Hi, I’m Anselm, co-founder of STYLIGHT and computer scientist. I live in the best city in the world, Munich, and I have the chance to work in the best team I imaginable. I am a passionate musician, love sports, and nature.

What is stylight.com and how did it start?

STYLIGHT is the place to discover and shop fashion you love from the best online stores. I founded the company together with three friends in 2008 as students. Currently STYLIGHT employs over 150 people across three offices (Munich, London, and New York).

You’re a co-founder and your development skills are impressive, how important is it for management to technically understand the developers?

The founders of STYLIGHT have backgrounds in economics, electrical engineering, business administration, and computer science. We know that success is only possible when all disciplines work together to reach their goals, that is why appreciation is one of our three core values. We don’t have an engineering department anymore at STYLIGHT, but instead have cross-functional teams, in which engineers work together with marketing, design, sales etc.

How many developers are working on the application?

We have about 30 developers currently working at STYLIGHT. They are distributed over multiple teams along our value chain to create cross-functional teams with the maximum of autonomy and flexibility.

The UI is completely rendered on the server, why?

To guarantee a great experience and performance across all browsers, devices and networks we currently render most of the UI on the server. In addition, most search engines are still not doing a good job at crawling one page applications yet. We like the concept and use it for internal tools, though, together with JS frameworks like Angular.

How many users per day visit the website? What were the peak transactions / second value?

Over six million people visit STYLIGHT every month and find their favourite fashion items. We normally see huge peaks during our TV campaigns.

Which hardware / infrastructure are you using?

Parts of our infrastructure are hosted at a local provider in Munich but the majority of servers are at AWS. We currently migrate all of our infrastructure to AWS to be more flexible and use their great services. We love docker for local development environments as well as for our production deploys.

Is Java EE fast enough for a popular website?

A lot of popular websites use the power of the JVM even if the don’t use Java as a language. We use Java EE features mainly for our business logic where it relieves us from thinking about things like transactions, concurrency etc. Since a lot of our content is a static catalog we can cache a lot of our pages.

Your started straight with the Java EE stack. Was it a good decision?

I think the Java EE stack today is not comparable to the J2EE technologies that were around when we started, and are actually much better than the reputation it has. Back then the amount of boilerplate code was much higher and a script language stack like RoR would have done the trick as well. Today I am glad to use the power of the JVM and the features of Java EE.

Is Java EE productive enough for a startup?

The learning curve is still steeper and we are still fighting against long compile cycles, so for rapid prototyping I may chose something else. In the long run, I think we benefitted from the robustness.
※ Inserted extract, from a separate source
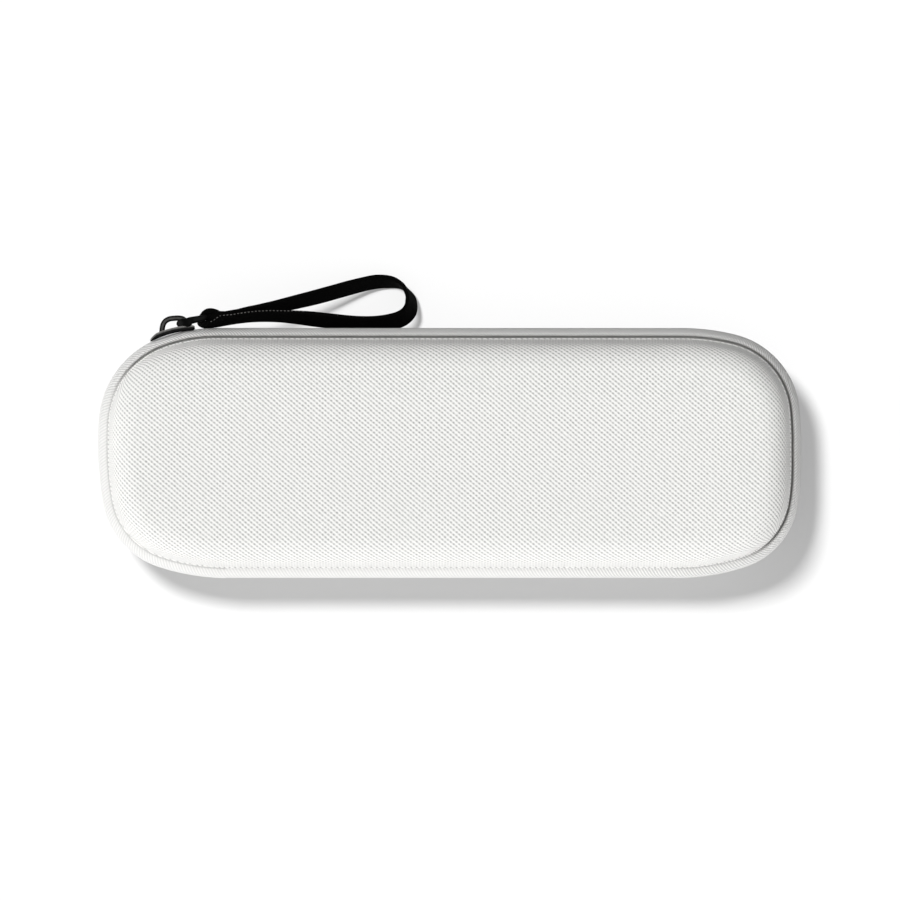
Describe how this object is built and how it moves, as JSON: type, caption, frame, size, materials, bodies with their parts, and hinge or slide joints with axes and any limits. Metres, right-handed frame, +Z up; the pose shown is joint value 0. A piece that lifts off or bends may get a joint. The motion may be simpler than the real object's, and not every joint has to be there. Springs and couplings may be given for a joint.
{
  "type": "electric toothbrush travel case",
  "caption": "Long rounded zipped hard case that opens flat on a fabric hinge, with a webbing loop on its zip slider, a net pocket in the lid and elastic bands in the base.",
  "frame": {"origin": "middle of the base's flat rest face", "axes": "+X along the case's length, away from the slider's end; +Y towards the long side with the webbing, opposite the hinge; +Z up, out of the lid"},
  "size_m": [0.22, 0.095, 0.044],
  "materials": {
    "shell_fabric": "off-white coarse woven polyester laminated to moulded foam",
    "lining": "short brushed tricot, charcoal",
    "binding": "ribbed polyester ribbon, black",
    "zip_tape": "off-white herringbone zip tape",
    "zip_coil": "off-white nylon coil",
    "hinge_fabric": "off-white herringbone tape",
    "black_metal": "glossy black enamel on cast zinc",
    "elastic": "ribbed woven elastic, black",
    "patch": "matt black coated patch",
    "net": "black stretch net",
    "webbing": "black ribbed polyester webbing"
  },
  "bodies": {
    "base": {"base_shell": "shell_fabric", "base_lining": "lining", "base_rim_binding": "binding", "zip_tape_lower": "zip_tape", "zip_coil_lower": "zip_coil", "hinge_panel_lower": "hinge_fabric", "zip_stop_left": "black_metal", "zip_stop_right": "black_metal", "elastic_band_head": "elastic", "elastic_band_handle": "elastic", "band_patches_head": "patch", "band_patches_handle": "patch"},
    "lid": {"lid_shell": "shell_fabric", "lid_lining": "lining", "lid_rim_binding": "binding", "zip_tape_upper": "zip_tape", "zip_coil_upper": "zip_coil", "hinge_panel_upper": "hinge_fabric", "net_pocket": "net", "pocket_hem": "elastic"},
    "slider": {"zip_slider": "black_metal"},
    "pull": {"pull_tab": "black_metal"},
    "strap": {"strap_fold": "webbing", "pull_strap": "webbing"}
  },
  "joints": [
    {"name": "lid_hinge", "type": "hinge", "parent": "base", "child": "lid", "pos_m": [0, -0.0391, 0.022], "axis": [1, 0, 0], "range_deg": [0, 180]},
    {"name": "slider_travel", "type": "hinge", "parent": "base", "child": "slider", "pos_m": [-0.0794, 0.0085, 0.022], "axis": [0, 0, 1], "range_deg": [0, 60]},
    {"name": "pull_swing", "type": "hinge", "parent": "slider", "child": "pull", "pos_m": [-0.08475, 0.04081, 0.022], "axis": [0, 0, 1], "range_deg": [0, 120]},
    {"name": "strap_swing", "type": "hinge", "parent": "pull", "child": "strap", "pos_m": [-0.07622, 0.04251, 0.022], "axis": [0, 0, 1], "range_deg": [0, 45]}
  ]
}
The monitoring capabilities of your system were impressive. What is monitored? Does monitoring pay off?

We monitor servers and applications with several tools and metrics. We use, for example, datadog for general server monitoring, loggly for exceptions, requests, load times etc, and new relic for everything else. Monitoring definitely pays off in finding errors and bottlenecks but also opportunities for refactoring.

We met for the first time at airhacks.com. Have you got any ideas for simplification during the workshops?
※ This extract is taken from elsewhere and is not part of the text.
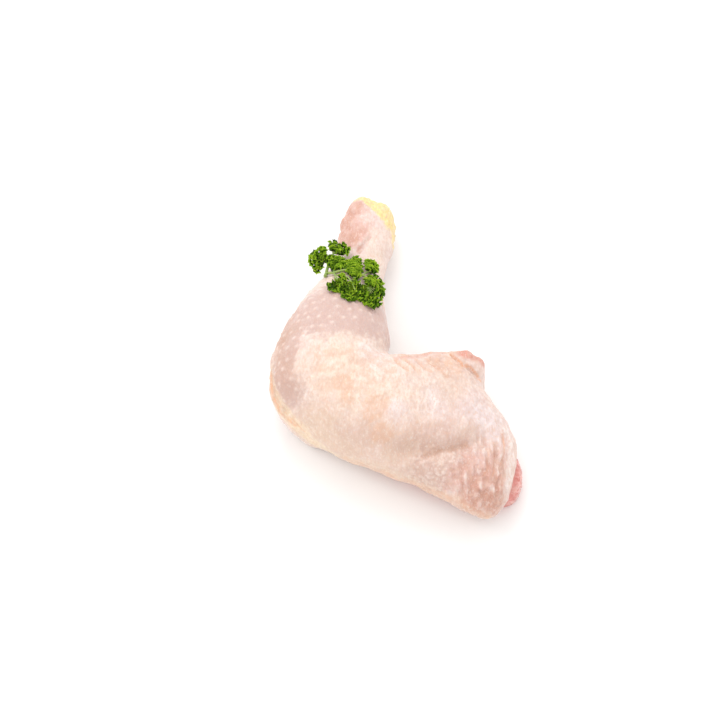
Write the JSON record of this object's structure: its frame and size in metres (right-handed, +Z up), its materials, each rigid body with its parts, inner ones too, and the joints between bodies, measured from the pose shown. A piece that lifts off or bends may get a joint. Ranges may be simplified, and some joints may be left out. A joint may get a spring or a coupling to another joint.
{
  "type": "chicken leg",
  "caption": "Raw chicken leg with its skin on, drumstick and thigh bent at the knee and lying on its side, bare meat at the thigh's cut end, and a sprig of curly parsley on the drumstick.",
  "frame": {"origin": "centre of the bounding box at its base, on the surface that the leg lies on", "axes": "+Y along the drumstick from the thigh towards the hock, +X from the knee towards the thigh's cut end, +Z up from the surface"},
  "size_m": [0.1114, 0.1716, 0.0465],
  "materials": {
    "skin": "moist satin",
    "meat": "moist",
    "parsley": "matte"
  },
  "bodies": {
    "root": {"leg": "skin", "thigh_meat": "meat", "parsley_sprig": "parsley"}
  },
  "joints": []
}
Definitely. I got a lot of food for thought, especially regarding the testing of Java EE applications and simple patterns like the Entity Control Boundary Pattern.

You recently migrated to Java 8, Java EE 7. How hard was the migration?

We migrated to Java 8, Java EE 7 and are running on the new Wildfly application server. The migration was fairly easy, we did not have to change more than a hundred lines of code.

How much code could you delete during the migration?

We are deleting code iteratively, to avoid a big bang release. But especially for features like asynchronous behaviour we were able to delete a lot of code.

Did you had the chance to chat with other airhacks attendees? If yes, what was the most interesting project / application / problem?

It’s always interesting to see companies from totally different industries like stock exchange and logistics and how they deal with their problems.

If you could start over, would you choose Java EE again?

That is a very difficult question, since it depends very much on the domain I would start something. Although I like working with Java EE, I’m still a computer scientist and I would maybe choose something else, only out of curiosity.

I'm constantly asked by my clients, whether I know any Java EE developers. Are you also looking for passionate Java EE hackers?

Definitely, we currently have open positions for Java EE developers, specialists for RESTful APIs and search technologies on our jobs page http://www.stylight.com/Jobs/.

Anselm, thank you for the interview!